Due to the rising trade tension between China and the United States, the trading arm of Chinese state oil major Sinopec has suspended imports of crude oil from the United States, Reuters reported on Friday, citing sources familiar with the plans.
Sinopec’s trading unit, Unipec, has not booked new purchases of U.S. crude oil at least until October, one of Reuters’ sources said. Yet it was not immediately clear how long the suspension of U.S. oil imports would last.
Earlier this year, Unipec had planned to trade up to 300,000 bpd of U.S. crude oil by the end of 2018, which would have been triple the volume of U.S. crude oil that it traded last year.
Amid the ongoing trade war between the United States and China, however, Chinese buyers have scaled down purchases of American oil after China threatened to impose a 25-percent import tax on U.S. energy imports if the United States imposed additional tariffs on more Chinese products.

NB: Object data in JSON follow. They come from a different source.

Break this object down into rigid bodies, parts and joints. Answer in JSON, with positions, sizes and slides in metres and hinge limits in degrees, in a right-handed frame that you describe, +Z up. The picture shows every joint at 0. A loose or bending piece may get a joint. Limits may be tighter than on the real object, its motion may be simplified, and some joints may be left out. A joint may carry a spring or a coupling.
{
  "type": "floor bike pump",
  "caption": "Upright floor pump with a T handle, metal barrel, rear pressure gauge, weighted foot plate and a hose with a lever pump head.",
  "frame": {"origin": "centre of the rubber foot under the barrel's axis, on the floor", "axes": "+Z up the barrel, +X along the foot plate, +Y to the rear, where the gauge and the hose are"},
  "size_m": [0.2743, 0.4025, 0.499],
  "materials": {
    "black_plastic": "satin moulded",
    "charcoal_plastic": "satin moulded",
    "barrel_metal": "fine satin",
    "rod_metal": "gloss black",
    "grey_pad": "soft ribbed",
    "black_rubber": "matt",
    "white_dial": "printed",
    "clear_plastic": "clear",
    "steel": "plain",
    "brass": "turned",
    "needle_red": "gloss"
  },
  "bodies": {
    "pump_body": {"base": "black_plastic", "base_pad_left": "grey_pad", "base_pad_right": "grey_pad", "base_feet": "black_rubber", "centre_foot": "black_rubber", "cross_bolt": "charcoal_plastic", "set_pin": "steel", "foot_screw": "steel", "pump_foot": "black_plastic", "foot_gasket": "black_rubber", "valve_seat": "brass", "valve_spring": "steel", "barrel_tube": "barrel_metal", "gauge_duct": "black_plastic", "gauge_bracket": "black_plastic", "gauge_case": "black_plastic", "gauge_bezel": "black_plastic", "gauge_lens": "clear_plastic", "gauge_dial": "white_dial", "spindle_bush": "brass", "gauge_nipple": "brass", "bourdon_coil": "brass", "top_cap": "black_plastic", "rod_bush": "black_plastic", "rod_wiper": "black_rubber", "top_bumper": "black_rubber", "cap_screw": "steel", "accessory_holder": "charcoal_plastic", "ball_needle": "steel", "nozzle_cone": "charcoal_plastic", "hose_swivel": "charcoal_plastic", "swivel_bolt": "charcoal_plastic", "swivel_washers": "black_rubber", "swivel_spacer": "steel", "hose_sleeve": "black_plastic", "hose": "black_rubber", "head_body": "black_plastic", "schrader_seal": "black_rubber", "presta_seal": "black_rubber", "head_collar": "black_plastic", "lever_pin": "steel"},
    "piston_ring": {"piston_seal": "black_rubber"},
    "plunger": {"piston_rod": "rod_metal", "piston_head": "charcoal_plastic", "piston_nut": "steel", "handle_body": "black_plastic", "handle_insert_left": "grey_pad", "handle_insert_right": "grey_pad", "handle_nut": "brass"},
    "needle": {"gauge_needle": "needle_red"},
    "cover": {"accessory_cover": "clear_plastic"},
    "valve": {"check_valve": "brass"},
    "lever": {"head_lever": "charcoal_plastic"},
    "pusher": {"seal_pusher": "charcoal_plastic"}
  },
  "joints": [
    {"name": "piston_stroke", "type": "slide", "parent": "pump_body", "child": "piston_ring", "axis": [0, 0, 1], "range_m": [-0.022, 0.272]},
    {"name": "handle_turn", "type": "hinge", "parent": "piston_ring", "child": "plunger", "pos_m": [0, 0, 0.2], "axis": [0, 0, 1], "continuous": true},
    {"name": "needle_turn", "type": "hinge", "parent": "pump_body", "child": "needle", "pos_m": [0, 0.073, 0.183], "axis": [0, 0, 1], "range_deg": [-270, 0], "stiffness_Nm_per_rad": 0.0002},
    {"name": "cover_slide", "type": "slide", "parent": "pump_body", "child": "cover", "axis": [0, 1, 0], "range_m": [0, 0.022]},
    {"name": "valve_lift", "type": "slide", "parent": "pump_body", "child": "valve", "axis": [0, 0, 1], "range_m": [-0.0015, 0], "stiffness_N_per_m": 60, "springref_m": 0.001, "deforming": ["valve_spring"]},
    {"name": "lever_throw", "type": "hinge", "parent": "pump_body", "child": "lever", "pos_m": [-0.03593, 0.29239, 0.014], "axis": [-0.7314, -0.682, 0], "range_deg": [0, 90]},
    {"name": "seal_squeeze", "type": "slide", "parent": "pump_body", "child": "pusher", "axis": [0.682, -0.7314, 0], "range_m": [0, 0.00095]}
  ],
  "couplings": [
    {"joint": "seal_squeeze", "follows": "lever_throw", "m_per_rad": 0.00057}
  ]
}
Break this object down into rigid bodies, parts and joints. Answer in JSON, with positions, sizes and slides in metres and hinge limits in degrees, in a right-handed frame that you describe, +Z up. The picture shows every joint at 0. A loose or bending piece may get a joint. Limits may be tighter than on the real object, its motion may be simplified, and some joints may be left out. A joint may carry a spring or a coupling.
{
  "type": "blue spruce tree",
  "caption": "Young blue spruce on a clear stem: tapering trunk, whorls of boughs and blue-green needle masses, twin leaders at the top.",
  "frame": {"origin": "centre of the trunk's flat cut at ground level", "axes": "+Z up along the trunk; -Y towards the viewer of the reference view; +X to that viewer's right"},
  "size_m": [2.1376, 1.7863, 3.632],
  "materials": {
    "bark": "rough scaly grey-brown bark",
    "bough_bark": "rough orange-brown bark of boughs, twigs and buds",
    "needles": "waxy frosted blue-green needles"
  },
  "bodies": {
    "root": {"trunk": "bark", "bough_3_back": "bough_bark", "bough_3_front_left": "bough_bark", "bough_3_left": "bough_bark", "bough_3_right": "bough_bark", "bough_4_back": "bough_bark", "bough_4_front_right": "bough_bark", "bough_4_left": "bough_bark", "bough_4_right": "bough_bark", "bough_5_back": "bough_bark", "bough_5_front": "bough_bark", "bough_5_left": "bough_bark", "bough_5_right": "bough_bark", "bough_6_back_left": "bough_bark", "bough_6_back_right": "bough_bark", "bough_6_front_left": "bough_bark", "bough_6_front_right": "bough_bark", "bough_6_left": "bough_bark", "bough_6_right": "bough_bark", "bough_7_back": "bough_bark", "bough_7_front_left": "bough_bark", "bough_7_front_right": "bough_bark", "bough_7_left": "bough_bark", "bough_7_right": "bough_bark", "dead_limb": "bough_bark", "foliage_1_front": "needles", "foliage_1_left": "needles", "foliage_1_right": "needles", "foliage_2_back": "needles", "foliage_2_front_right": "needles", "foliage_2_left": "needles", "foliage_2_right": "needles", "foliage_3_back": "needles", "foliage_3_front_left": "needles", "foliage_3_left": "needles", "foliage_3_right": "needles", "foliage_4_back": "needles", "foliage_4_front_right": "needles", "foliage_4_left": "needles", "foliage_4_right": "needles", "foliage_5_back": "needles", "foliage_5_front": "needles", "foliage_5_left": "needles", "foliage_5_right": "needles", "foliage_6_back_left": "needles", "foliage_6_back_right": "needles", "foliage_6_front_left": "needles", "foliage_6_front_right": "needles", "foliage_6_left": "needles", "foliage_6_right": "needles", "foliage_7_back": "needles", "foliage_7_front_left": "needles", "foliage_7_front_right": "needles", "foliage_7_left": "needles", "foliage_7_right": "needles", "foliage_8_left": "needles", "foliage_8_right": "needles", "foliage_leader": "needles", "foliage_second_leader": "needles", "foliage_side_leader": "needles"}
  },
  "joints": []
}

U.S. energy exports to China may suffer if Beijing follows through with its threat to slap tariffs on U.S. oil and oil product imports.

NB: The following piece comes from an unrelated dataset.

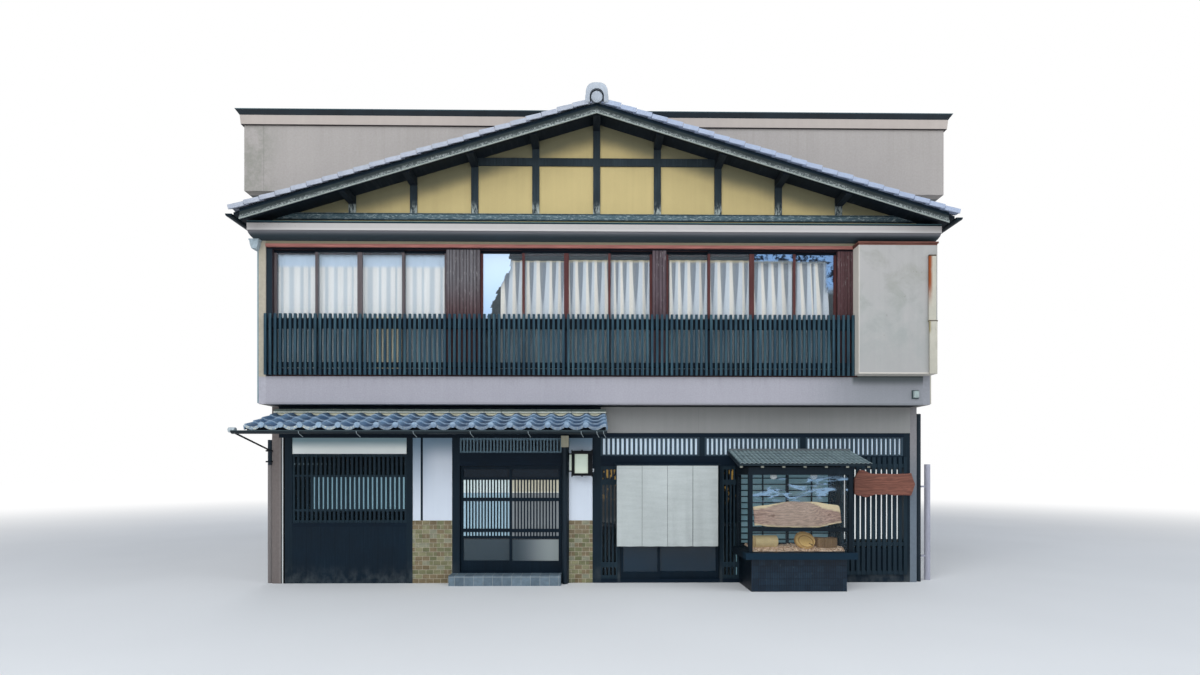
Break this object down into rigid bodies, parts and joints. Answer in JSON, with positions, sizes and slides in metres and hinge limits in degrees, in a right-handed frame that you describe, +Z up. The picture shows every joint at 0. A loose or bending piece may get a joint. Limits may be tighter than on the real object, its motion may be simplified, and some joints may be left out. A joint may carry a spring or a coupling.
{
  "type": "machiya townhouse",
  "caption": "Traditional timber townhouse with sliding shop doors, tiled canopy, railed upper windows, show window and a front gable before a flat-roofed block.",
  "frame": {"origin": "centre of the ground-floor plan, at ground level", "axes": "+Z up, the street front faces -Y, +X to the right seen from the street"},
  "size_m": [11.72, 10.192, 7.6954],
  "materials": {
    "concrete": "rough cast concrete",
    "side_mortar": "aged sprayed mortar",
    "rear_mortar": "aged sprayed mortar, grey rain stains",
    "mauve_mortar": "rough mauve-grey mortar",
    "cream_mortar": "painted mortar",
    "box_mortar": "painted mortar with rust streaks",
    "grey_band": "fine grey plaster",
    "yellow_plaster": "trowelled yellow plaster",
    "white_plaster": "smooth white plaster",
    "floor_board": "plain floor boards",
    "window_wood": "weathered red-brown wood",
    "railing_wood": "dark painted wood, worn",
    "gable_timber": "dark weathered timber",
    "front_timber": "near-black stained timber",
    "door_wood": "black-stained door timber",
    "shop_wood": "dark stained wood",
    "goods_wood": "raw sawn wood",
    "glass": "clear window glass",
    "curtain": "gathered cream curtain",
    "noren_cloth": "unbleached linen",
    "silver_tile": "fired silver-grey roof tile",
    "blue_tile": "fired blue-grey roof tile",
    "dado_tile": "glazed olive tile",
    "base_tile": "dark ribbed tile",
    "cap_metal": "dark painted sheet metal",
    "pipe_metal": "dark painted rain pipe",
    "gutter_metal": "brown-grey gutter sheet",
    "lantern_metal": "black lacquered frame",
    "roof_felt": "grey roof membrane",
    "step_stone": "worn stone step"
  },
  "bodies": {
    "house": {"ground_floor": "concrete", "side_wall_left": "side_mortar", "side_wall_right": "side_mortar", "back_wall": "rear_mortar", "upper_floor": "floor_board", "upper_side_wall_left": "side_mortar", "upper_side_wall_right": "side_mortar", "upper_front_band": "mauve_mortar", "upper_lintel": "cream_mortar", "window_frame": "window_wood", "window_sashes": "window_wood", "upper_glass": "glass", "upper_curtains": "curtain", "railing": "railing_wood", "shutter_box": "box_mortar", "cornice": "cream_mortar", "gable_wall": "yellow_plaster", "gable_frame": "gable_timber", "bargeboards": "gable_timber", "gable_roof_deck": "gable_timber", "gable_tiles": "silver_tile", "ridge_ornament": "silver_tile", "flat_roof": "roof_felt", "parapet_front": "rear_mortar", "parapet_walls": "rear_mortar", "parapet_band": "rear_mortar", "parapet_cap": "cap_metal", "canopy_frame": "gable_timber", "canopy_tiles": "blue_tile", "gutters": "gutter_metal", "downpipes": "pipe_metal", "front_posts": "front_timber", "front_rails": "front_timber", "front_band": "grey_band", "front_boards": "front_timber", "plaster_panels": "white_plaster", "tile_dado": "dado_tile", "front_lattices": "front_timber", "transom_lattices": "front_timber", "ground_glass": "glass", "door_step": "step_stone", "noren_rod": "front_timber", "noren": "noren_cloth", "show_window_base": "base_tile", "show_window_frame": "shop_wood", "show_window_roof": "blue_tile", "show_window_goods": "goods_wood", "lantern": "lantern_metal"},
    "side_leaf_left": {"side_leaf_left": "door_wood", "side_leaf_left_glass": "glass"},
    "side_leaf_right": {"side_leaf_right": "door_wood", "side_leaf_right_glass": "glass"},
    "entry_leaf_left": {"entry_leaf_left": "door_wood", "entry_leaf_left_glass": "glass"},
    "entry_leaf_right": {"entry_leaf_right": "door_wood", "entry_leaf_right_glass": "glass"}
  },
  "joints": [
    {"name": "side_left_slide", "type": "slide", "parent": "house", "child": "side_leaf_left", "axis": [1, 0, 0], "range_m": [0, 0.8005]},
    {"name": "side_right_slide", "type": "slide", "parent": "house", "child": "side_leaf_right", "axis": [-1, 0, 0], "range_m": [0, 0.8005]},
    {"name": "entry_left_slide", "type": "slide", "parent": "house", "child": "entry_leaf_left", "axis": [1, 0, 0], "range_m": [0, 0.97]},
    {"name": "entry_right_slide", "type": "slide", "parent": "house", "child": "entry_leaf_right", "axis": [-1, 0, 0], "range_m": [0, 0.585]}
  ]
}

China has, in recent years, become a key export market for growing U.S. energy exports. In fact, China is America’s second-largest crude oil customer after Canada. Chinese imports of U.S. crude oil in May, for example, averaged 427,000 bpd, more than any other destination and surpassing Canada’s 289,000 bpd imports, EIA data shows.
The possible Chinese import tariff, which would slap nearly $18 a barrel to crude priced at $70 per barrel, has deterred other Chinese companies, including PetroChina, state-run Zhenhua Oil, and independent refiners from importing U.S. crude, Reuters’ sources say.
According to trade flow data by Thomson Reuters Eikon, Chinese imports of U.S. crude oil averaged 334,880 bpd between January and August this year. Yet, only three supertankers are currently sailing to China, carrying a total of just 197,515 bpd of U.S. oil to arrive in September, the trade flow data showed.